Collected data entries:
__________

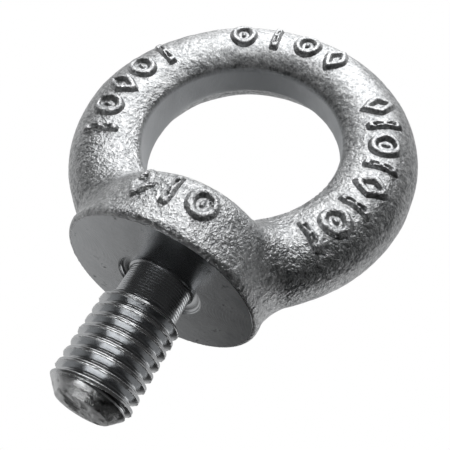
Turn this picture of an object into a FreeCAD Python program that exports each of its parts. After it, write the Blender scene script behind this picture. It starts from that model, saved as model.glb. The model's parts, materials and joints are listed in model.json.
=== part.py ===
import FreeCAD, Part
import math
import os
import Sketcher
from FreeCAD import Placement, Rotation, Vector

# Lifting eye bolt, M12 x 1.75: drop-forged eye and collar, turned seat and relief, cut thread.
# Frame: +Z up along the thread axis, origin at the centre of the seat, the eye stands up in the
# XZ plane and its bore runs along Y. The shank points down.
# The real bolt is a single forging. It is divided where its making divides it: forged eye and
# collar, turned seat and relief, threaded shank, tip, and the raised marks left by the die. The
# zones meet face to face and move as one body.

DRIVING = {
    # eye
    "boreRadius": 15.5,       # inside of the eye, on the trimmed land
    "eyeRadius": 27.4,        # outside of the eye
    "eyeThick": 12.0,         # front to back
    "eyeCentre": 26.6,        # height of the bore axis over the seat
    "landFront": 3.9,         # trimmed land, from the middle plane to its front edge
    "landBack": 1.8,          # and to its back edge
    "blendRadius": 4.0,       # forged fillet between eye and collar
    "footHeight": 9.0,        # the eye's foot starts here
    "zoneRadius": 15.75,      # the collar zone ends here, just outside its rim
    # collar
    "seatRadius": 14.4,       # flat seat, outer edge
    "rimRadius": 15.15,       # widest place of the collar
    "rimHeight": 0.8,         # top of the turned seat
    "shoulderRadius": 13.7,   # side and top would meet here without the rounding
    "shoulderHeight": 10.5,
    "shoulderRound": 3.4,
    "collarTop": 10.9,
    "recessRadius": 6.4,      # shallow recess in the seat, around the relief
    "recessDepth": 0.5,
    # shank
    "threadRadius": 5.9,      # M12 crest, as plated
    "threadPitch": 1.75,
    "threadDepth": 1.07,      # crest to root
    "crestFlat": 0.32,
    "rootFlat": 0.22,
    "threadPhase": 0.02,      # height of the groove over the thread's lower end, at azimuth 0
    "reliefRadius": 4.75,
    "reliefLength": 4.4,
    "reliefRound": 0.6,       # radius where the relief meets the recess
    "leadChamfer": 0.8,       # height of the chamfer at each end of the thread
    "shankLength": 20.2,      # seat to the end of the tip
    "tipLength": 1.7,
    "tipRadius": 3.45,
    "tipCrown": 0.25,         # the sheared end is slightly domed
    # raised marks
    "markHeight": 0.6,
    "markSpan": 5.0,
    "markWidth": 3.2,
    "markStroke": 1.3,
    "markDepth": 5.0,         # of the blocks that the marks are cut from
    "collarMarkHeight": 6.4,  # middle of the marks on the collar
}
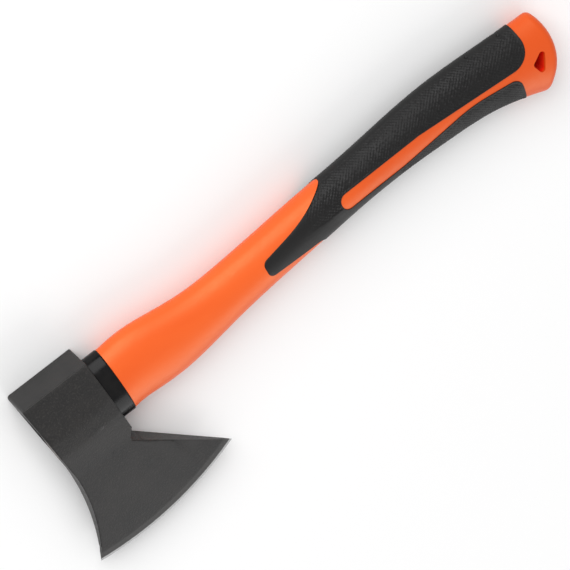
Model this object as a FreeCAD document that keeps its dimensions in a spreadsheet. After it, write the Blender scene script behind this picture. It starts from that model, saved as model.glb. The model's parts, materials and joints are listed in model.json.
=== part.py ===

__________

Required work: Restate every line of the data word for word.

Solution to this exercise:
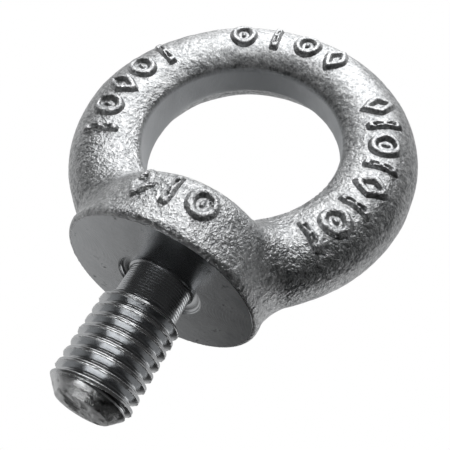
Turn this picture of an object into a FreeCAD Python program that exports each of its parts. After it, write the Blender scene script behind this picture. It starts from that model, saved as model.glb. The model's parts, materials and joints are listed in model.json.
=== part.py ===
import FreeCAD, Part
import math
import os
import Sketcher
from FreeCAD import Placement, Rotation, Vector

# Lifting eye bolt, M12 x 1.75: drop-forged eye and collar, turned seat and relief, cut thread.
# Frame: +Z up along the thread axis, origin at the centre of the seat, the eye stands up in the
# XZ plane and its bore runs along Y. The shank points down.
# The real bolt is a single forging. It is divided where its making divides it: forged eye and
# collar, turned seat and relief, threaded shank, tip, and the raised marks left by the die. The
# zones meet face to face and move as one body.

DRIVING = {
    # eye
    "boreRadius": 15.5,       # inside of the eye, on the trimmed land
    "eyeRadius": 27.4,        # outside of the eye
    "eyeThick": 12.0,         # front to back
    "eyeCentre": 26.6,        # height of the bore axis over the seat
    "landFront": 3.9,         # trimmed land, from the middle plane to its front edge
    "landBack": 1.8,          # and to its back edge
    "blendRadius": 4.0,       # forged fillet between eye and collar
    "footHeight": 9.0,        # the eye's foot starts here
    "zoneRadius": 15.75,      # the collar zone ends here, just outside its rim
    # collar
    "seatRadius": 14.4,       # flat seat, outer edge
    "rimRadius": 15.15,       # widest place of the collar
    "rimHeight": 0.8,         # top of the turned seat
    "shoulderRadius": 13.7,   # side and top would meet here without the rounding
    "shoulderHeight": 10.5,
    "shoulderRound": 3.4,
    "collarTop": 10.9,
    "recessRadius": 6.4,      # shallow recess in the seat, around the relief
    "recessDepth": 0.5,
    # shank
    "threadRadius": 5.9,      # M12 crest, as plated
    "threadPitch": 1.75,
    "threadDepth": 1.07,      # crest to root
    "crestFlat": 0.32,
    "rootFlat": 0.22,
    "threadPhase": 0.02,      # height of the groove over the thread's lower end, at azimuth 0
    "reliefRadius": 4.75,
    "reliefLength": 4.4,
    "reliefRound": 0.6,       # radius where the relief meets the recess
    "leadChamfer": 0.8,       # height of the chamfer at each end of the thread
    "shankLength": 20.2,      # seat to the end of the tip
    "tipLength": 1.7,
    "tipRadius": 3.45,
    "tipCrown": 0.25,         # the sheared end is slightly domed
    # raised marks
    "markHeight": 0.6,
    "markSpan": 5.0,
    "markWidth": 3.2,
    "markStroke": 1.3,
    "markDepth": 5.0,         # of the blocks that the marks are cut from
    "collarMarkHeight": 6.4,  # middle of the marks on the collar
}
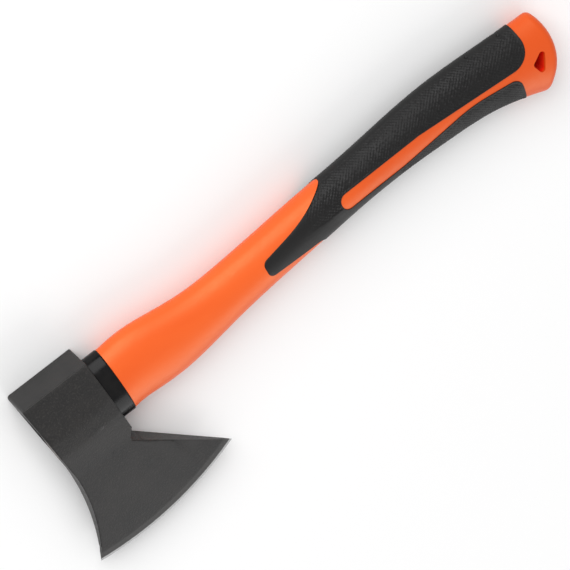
Model this object as a FreeCAD document that keeps its dimensions in a spreadsheet. After it, write the Blender scene script behind this picture. It starts from that model, saved as model.glb. The model's parts, materials and joints are listed in model.json.
=== part.py ===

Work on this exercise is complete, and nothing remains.